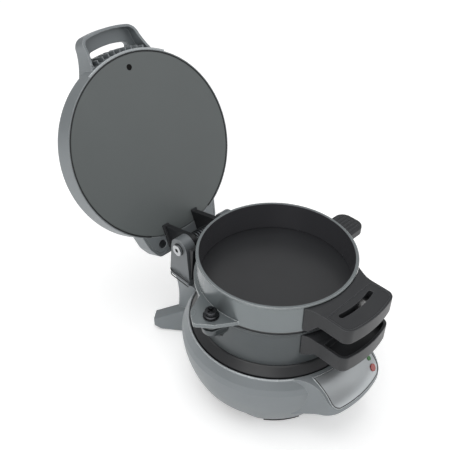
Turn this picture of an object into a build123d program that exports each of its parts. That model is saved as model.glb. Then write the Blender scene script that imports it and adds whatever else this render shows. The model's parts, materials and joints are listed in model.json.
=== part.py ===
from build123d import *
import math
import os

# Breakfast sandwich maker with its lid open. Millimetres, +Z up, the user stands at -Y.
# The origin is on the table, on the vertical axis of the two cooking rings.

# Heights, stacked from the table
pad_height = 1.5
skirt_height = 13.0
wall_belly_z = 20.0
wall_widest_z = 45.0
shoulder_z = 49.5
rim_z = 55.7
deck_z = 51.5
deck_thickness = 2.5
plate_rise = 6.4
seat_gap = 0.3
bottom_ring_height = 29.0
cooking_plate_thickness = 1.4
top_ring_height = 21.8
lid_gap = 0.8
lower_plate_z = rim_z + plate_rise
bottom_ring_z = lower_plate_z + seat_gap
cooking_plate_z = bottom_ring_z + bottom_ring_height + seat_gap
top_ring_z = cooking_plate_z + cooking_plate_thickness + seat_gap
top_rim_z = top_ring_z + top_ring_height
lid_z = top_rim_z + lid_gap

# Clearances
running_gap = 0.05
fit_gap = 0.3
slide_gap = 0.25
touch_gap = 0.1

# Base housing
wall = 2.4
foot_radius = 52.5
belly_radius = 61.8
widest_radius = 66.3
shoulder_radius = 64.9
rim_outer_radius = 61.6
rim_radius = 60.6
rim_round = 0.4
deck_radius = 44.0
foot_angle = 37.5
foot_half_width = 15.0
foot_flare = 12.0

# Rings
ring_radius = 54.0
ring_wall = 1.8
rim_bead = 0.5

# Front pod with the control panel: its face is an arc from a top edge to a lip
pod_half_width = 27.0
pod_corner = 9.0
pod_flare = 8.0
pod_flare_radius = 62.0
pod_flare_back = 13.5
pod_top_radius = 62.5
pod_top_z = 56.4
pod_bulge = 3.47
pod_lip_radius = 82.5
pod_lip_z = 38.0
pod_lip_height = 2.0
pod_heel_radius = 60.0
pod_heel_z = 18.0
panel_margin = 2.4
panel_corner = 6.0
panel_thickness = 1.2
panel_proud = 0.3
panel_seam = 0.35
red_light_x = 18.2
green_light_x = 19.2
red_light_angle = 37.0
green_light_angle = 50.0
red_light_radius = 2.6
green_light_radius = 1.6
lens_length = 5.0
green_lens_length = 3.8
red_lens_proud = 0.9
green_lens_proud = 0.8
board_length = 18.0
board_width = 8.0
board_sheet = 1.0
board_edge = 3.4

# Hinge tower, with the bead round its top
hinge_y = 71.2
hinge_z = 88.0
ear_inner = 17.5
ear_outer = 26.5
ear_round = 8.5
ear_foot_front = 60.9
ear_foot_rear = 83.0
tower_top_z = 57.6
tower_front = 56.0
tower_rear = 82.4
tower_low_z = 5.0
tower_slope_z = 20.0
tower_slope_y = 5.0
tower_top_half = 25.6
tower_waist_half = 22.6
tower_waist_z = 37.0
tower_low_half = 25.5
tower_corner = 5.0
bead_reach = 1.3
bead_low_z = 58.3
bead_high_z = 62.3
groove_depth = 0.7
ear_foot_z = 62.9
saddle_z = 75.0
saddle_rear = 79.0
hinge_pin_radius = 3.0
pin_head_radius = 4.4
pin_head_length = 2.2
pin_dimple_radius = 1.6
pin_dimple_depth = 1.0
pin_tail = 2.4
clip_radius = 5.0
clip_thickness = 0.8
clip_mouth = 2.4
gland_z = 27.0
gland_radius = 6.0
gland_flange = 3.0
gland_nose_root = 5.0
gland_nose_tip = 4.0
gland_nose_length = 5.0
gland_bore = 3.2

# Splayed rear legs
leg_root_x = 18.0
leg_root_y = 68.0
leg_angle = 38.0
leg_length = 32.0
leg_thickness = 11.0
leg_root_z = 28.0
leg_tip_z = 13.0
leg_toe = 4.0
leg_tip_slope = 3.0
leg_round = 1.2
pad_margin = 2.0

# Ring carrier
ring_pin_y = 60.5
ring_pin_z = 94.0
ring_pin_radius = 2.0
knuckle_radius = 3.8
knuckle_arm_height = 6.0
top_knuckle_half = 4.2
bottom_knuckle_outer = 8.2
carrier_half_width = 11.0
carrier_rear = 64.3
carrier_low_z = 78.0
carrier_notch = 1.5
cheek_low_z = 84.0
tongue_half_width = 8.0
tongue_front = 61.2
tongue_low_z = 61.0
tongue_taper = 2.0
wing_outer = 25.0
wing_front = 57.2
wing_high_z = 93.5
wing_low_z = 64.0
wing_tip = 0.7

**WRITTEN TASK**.
Please repeat the listing above in full and exactly.

**FULL OUTPUT**.
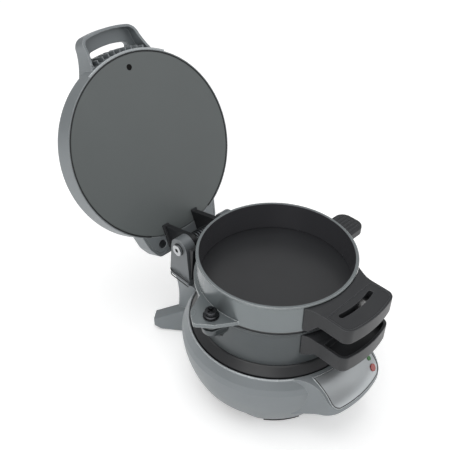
Turn this picture of an object into a build123d program that exports each of its parts. That model is saved as model.glb. Then write the Blender scene script that imports it and adds whatever else this render shows. The model's parts, materials and joints are listed in model.json.
=== part.py ===
from build123d import *
import math
import os

# Breakfast sandwich maker with its lid open. Millimetres, +Z up, the user stands at -Y.
# The origin is on the table, on the vertical axis of the two cooking rings.

# Heights, stacked from the table
pad_height = 1.5
skirt_height = 13.0
wall_belly_z = 20.0
wall_widest_z = 45.0
shoulder_z = 49.5
rim_z = 55.7
deck_z = 51.5
deck_thickness = 2.5
plate_rise = 6.4
seat_gap = 0.3
bottom_ring_height = 29.0
cooking_plate_thickness = 1.4
top_ring_height = 21.8
lid_gap = 0.8
lower_plate_z = rim_z + plate_rise
bottom_ring_z = lower_plate_z + seat_gap
cooking_plate_z = bottom_ring_z + bottom_ring_height + seat_gap
top_ring_z = cooking_plate_z + cooking_plate_thickness + seat_gap
top_rim_z = top_ring_z + top_ring_height
lid_z = top_rim_z + lid_gap

# Clearances
running_gap = 0.05
fit_gap = 0.3
slide_gap = 0.25
touch_gap = 0.1

# Base housing
wall = 2.4
foot_radius = 52.5
belly_radius = 61.8
widest_radius = 66.3
shoulder_radius = 64.9
rim_outer_radius = 61.6
rim_radius = 60.6
rim_round = 0.4
deck_radius = 44.0
foot_angle = 37.5
foot_half_width = 15.0
foot_flare = 12.0

# Rings
ring_radius = 54.0
ring_wall = 1.8
rim_bead = 0.5

# Front pod with the control panel: its face is an arc from a top edge to a lip
pod_half_width = 27.0
pod_corner = 9.0
pod_flare = 8.0
pod_flare_radius = 62.0
pod_flare_back = 13.5
pod_top_radius = 62.5
pod_top_z = 56.4
pod_bulge = 3.47
pod_lip_radius = 82.5
pod_lip_z = 38.0
pod_lip_height = 2.0
pod_heel_radius = 60.0
pod_heel_z = 18.0
panel_margin = 2.4
panel_corner = 6.0
panel_thickness = 1.2
panel_proud = 0.3
panel_seam = 0.35
red_light_x = 18.2
green_light_x = 19.2
red_light_angle = 37.0
green_light_angle = 50.0
red_light_radius = 2.6
green_light_radius = 1.6
lens_length = 5.0
green_lens_length = 3.8
red_lens_proud = 0.9
green_lens_proud = 0.8
board_length = 18.0
board_width = 8.0
board_sheet = 1.0
board_edge = 3.4

# Hinge tower, with the bead round its top
hinge_y = 71.2
hinge_z = 88.0
ear_inner = 17.5
ear_outer = 26.5
ear_round = 8.5
ear_foot_front = 60.9
ear_foot_rear = 83.0
tower_top_z = 57.6
tower_front = 56.0
tower_rear = 82.4
tower_low_z = 5.0
tower_slope_z = 20.0
tower_slope_y = 5.0
tower_top_half = 25.6
tower_waist_half = 22.6
tower_waist_z = 37.0
tower_low_half = 25.5
tower_corner = 5.0
bead_reach = 1.3
bead_low_z = 58.3
bead_high_z = 62.3
groove_depth = 0.7
ear_foot_z = 62.9
saddle_z = 75.0
saddle_rear = 79.0
hinge_pin_radius = 3.0
pin_head_radius = 4.4
pin_head_length = 2.2
pin_dimple_radius = 1.6
pin_dimple_depth = 1.0
pin_tail = 2.4
clip_radius = 5.0
clip_thickness = 0.8
clip_mouth = 2.4
gland_z = 27.0
gland_radius = 6.0
gland_flange = 3.0
gland_nose_root = 5.0
gland_nose_tip = 4.0
gland_nose_length = 5.0
gland_bore = 3.2

# Splayed rear legs
leg_root_x = 18.0
leg_root_y = 68.0
leg_angle = 38.0
leg_length = 32.0
leg_thickness = 11.0
leg_root_z = 28.0
leg_tip_z = 13.0
leg_toe = 4.0
leg_tip_slope = 3.0
leg_round = 1.2
pad_margin = 2.0

# Ring carrier
ring_pin_y = 60.5
ring_pin_z = 94.0
ring_pin_radius = 2.0
knuckle_radius = 3.8
knuckle_arm_height = 6.0
top_knuckle_half = 4.2
bottom_knuckle_outer = 8.2
carrier_half_width = 11.0
carrier_rear = 64.3
carrier_low_z = 78.0
carrier_notch = 1.5
cheek_low_z = 84.0
tongue_half_width = 8.0
tongue_front = 61.2
tongue_low_z = 61.0
tongue_taper = 2.0
wing_outer = 25.0
wing_front = 57.2
wing_high_z = 93.5
wing_low_z = 64.0
wing_tip = 0.7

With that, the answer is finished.